Mérule pleureuse: une Québécoise a dû démolir entièrement sa maison ruinée par ce champignon ravageur
Sa vie bouleversée par la mérule, elle déplore que des propriétaires traversent cette dure épreuve sans soutien gouvernemental

Félix Desjardins
Le prix des propriétés grimpe en flèche et l’état du parc immobilier se détériore. Les maisons qui restent abordables (et encore!) ont souvent manqué de beaucoup, beaucoup d’amour! Le Journal est allé à la rencontre d’acheteurs qui se sont lancés dans le projet de rénover une maison insalubre pour économiser des dizaines de milliers de dollars. Mais ont-ils remporté leur pari?
Une Québécoise a fait démolir et reconstruire sa maison en raison d’une contamination de mérule pleureuse, des travaux qui auraient été pratiquement impossibles sans soutien gouvernemental.
Native de la Gaspésie, Julie Fournier-Lévesque est retournée sur sa terre natale en 2017 en compagnie de son conjoint et sa fille, après un séjour de quelques années dans le Centre-Sud de Montréal.
«On a acheté une très vieille maison qui avait besoin d’amour, à Barachois, entre Percé et Gaspé, raconte-t-elle. On connaissait sa condition, mais on a acheté la maison sans garantie légale et on a fait un gros blitz de rénovation.»
Le rêve de s’établir en sol gaspésien allait tourner au vinaigre cinq ans plus tard, lors de la découverte effarante de mérule sous le plancher du rez-de-chaussée.
Des signes inquiétants
Avec sa jeune fille, le couple filait le parfait bonheur... jusqu’à ce que monsieur, «mycologue amateur», repère des signes avant-coureurs de la présence de champignons dans la maison, en 2022.
«Il y avait des odeurs dans la maison et j’étais souvent malade, se souvient-elle. J’ai développé un gros problème d’asthme. Il n’y a pas d’études qui prouve que la mérule peut nuire à la santé, mais souvent, quand il y a de la mérule, il y a d’autres moisissures.»

Lorsqu’est venu le temps de rénover le perron, le cauchemar s’est concrétisé: la mérule pleureuse avait envahi le vide sanitaire de la maison. La première étape était de trouver un spécialiste qui pouvait poser un diagnostic, un défi plus imposant dans une région recluse. Après d’amples recherches, un expert de Rimouski a accepté de faire près de cinq heures de route pour déterminer l’étendue du problème. Son diagnostic était sans équivoque.

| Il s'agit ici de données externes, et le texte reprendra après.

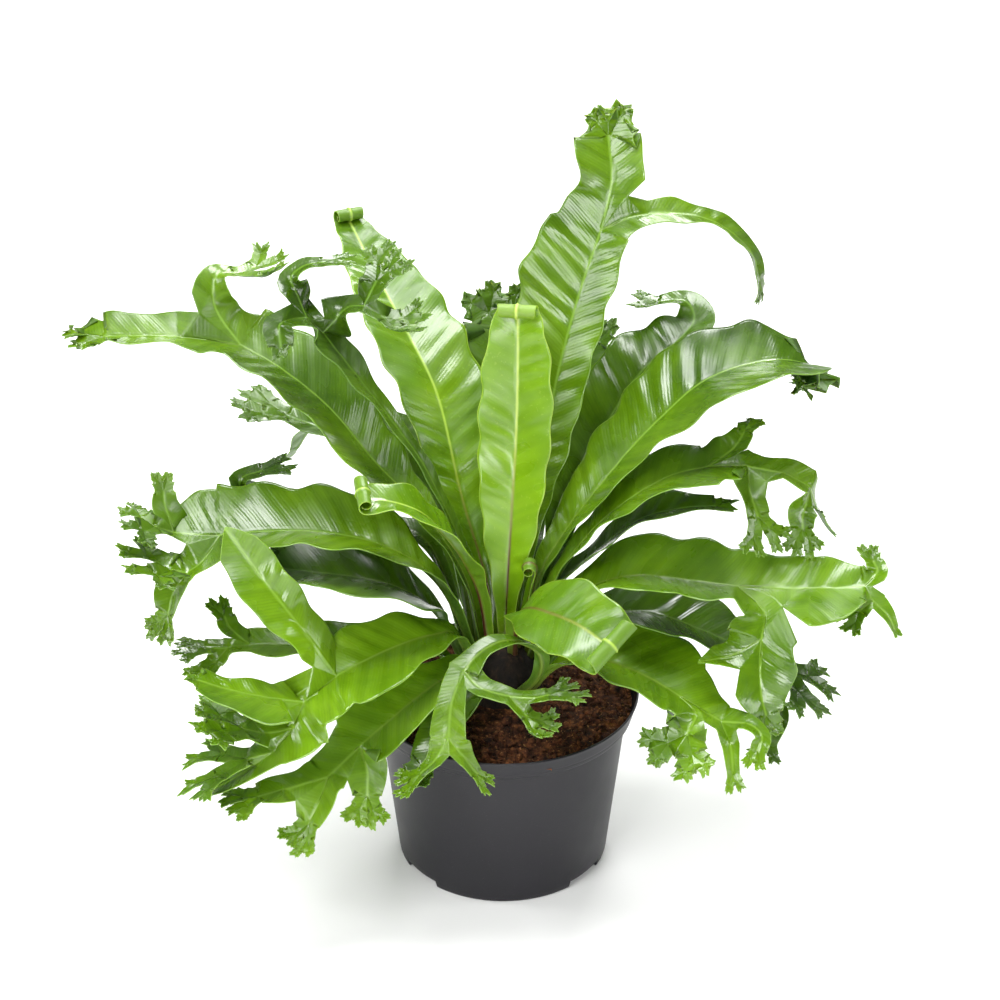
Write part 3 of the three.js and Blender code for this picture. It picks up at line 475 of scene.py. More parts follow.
def branch(*route, **more):
    # A station of the route is [x, y, z, left half, right half], one half for both where they are alike.
    # A crest is [forks, length, spread, curl], and a rolled tip [turns, radius], in mm and degrees.
    return {"route": list(route), **more}


def frond(name, tone, ring, at, root, seed, fold, *route, **more):
    # ring is the ring of roots, at the side that a frond leans to, root its place in the crown and
    # fold the rise of both halves, in degrees.
    return {"name": name, "tone": tone, "ring": ring, "at": at, "root": root, "seed": seed, "fold": fold,
            **branch(*route, **more)}


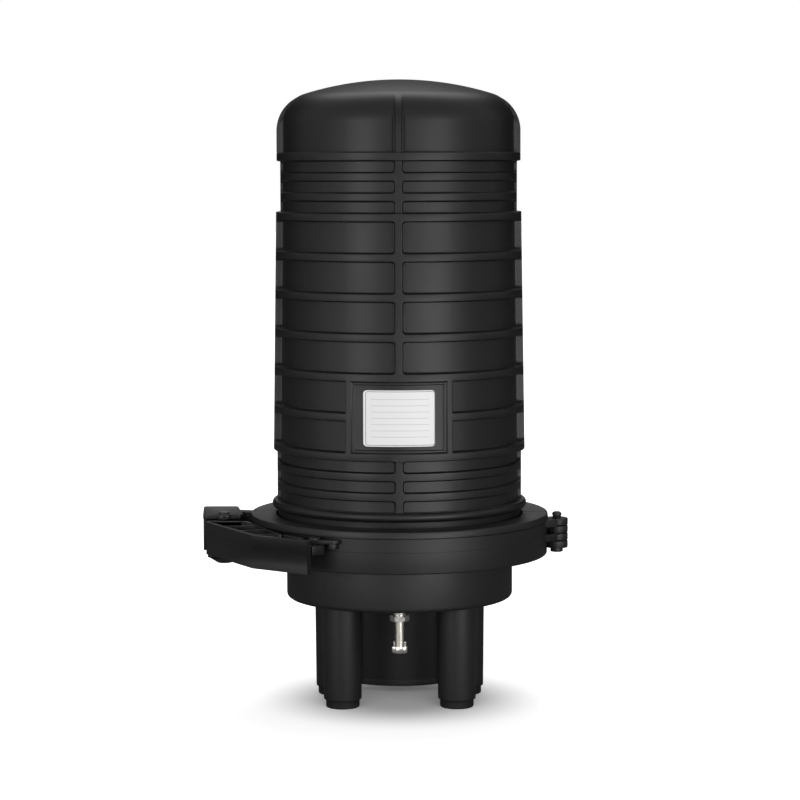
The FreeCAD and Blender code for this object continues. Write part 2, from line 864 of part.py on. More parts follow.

«Il nous a dit qu’il n’avait jamais vu autant de mérules dans sa vie, glisse-t-elle. Il y avait des spots sur tout le plafond du vide sanitaire. Il nous a suggéré la démolition.»
La mérule, qui fait pourrir le bois en le rendant friable, est un champignon dévastateur pour les maisons en raison de sa grande adaptabilité.
Un programme salutaire

Le Programme d’intervention résidentielle – mérule de la Société d’habitation du Québec a permis à Mme Fournier-Lévesque de garder la tête hors de l’eau pendant la période la plus stressante de sa vie. La subvention d’un peu plus de 100 000$ lui a offert un coussin nécessaire pour démolir la maison délabrée et la remplacer par une maison préfabriquée, des travaux qui ont ultimement coûté près de 375 000$.

Depuis le 31 mars dernier, les propriétaires qui ont été «pigés à la loto de la mérule», comme le décrit celle qui œuvre comme agente de mobilisation en développement social, sont laissés à eux-mêmes en vertu de l’annulation du Programme d’intervention. Une situation choquante pour Mme Fournier-Lévesque, qui vient en aide à d’autres propriétaires en s’impliquant auprès de l’organisme Mérule Québec.

«C’est un scandale, déplore-t-elle. Le programme n’était pas adapté à toutes les situations et on voulait qu’il soit amélioré, mais là, il n’y en a tout simplement plus.»
Une situation terrible
Même si sa situation financière a été ébranlée par cette situation malheureuse, Mme Fournier-Lévesque se trouve chanceuse dans sa malchance: sa famille a pu se loger gratuitement chez sa belle-mère pendant les travaux, qui ont duré plus d’un an.
Consciente de son «privilège», elle veut aller au front pour les propriétaires touchés moins «outillés et réseautés» qu’elle, particulièrement ceux en région éloignée, qui pourraient être de plus en plus nombreux en raison de la détérioration du parc immobilier et des changements climatiques, qui contribuent à l’épanouissement de champignons comme la mérule.
«Il y a des gens qui habitent dans leur maison contaminée, parce qu’ils n’ont pas le choix, et d’autres qui considèrent simplement de l’abandonner. C’est terrible. Ces gens-là sont littéralement abandonnés par l’État», conclut-elle.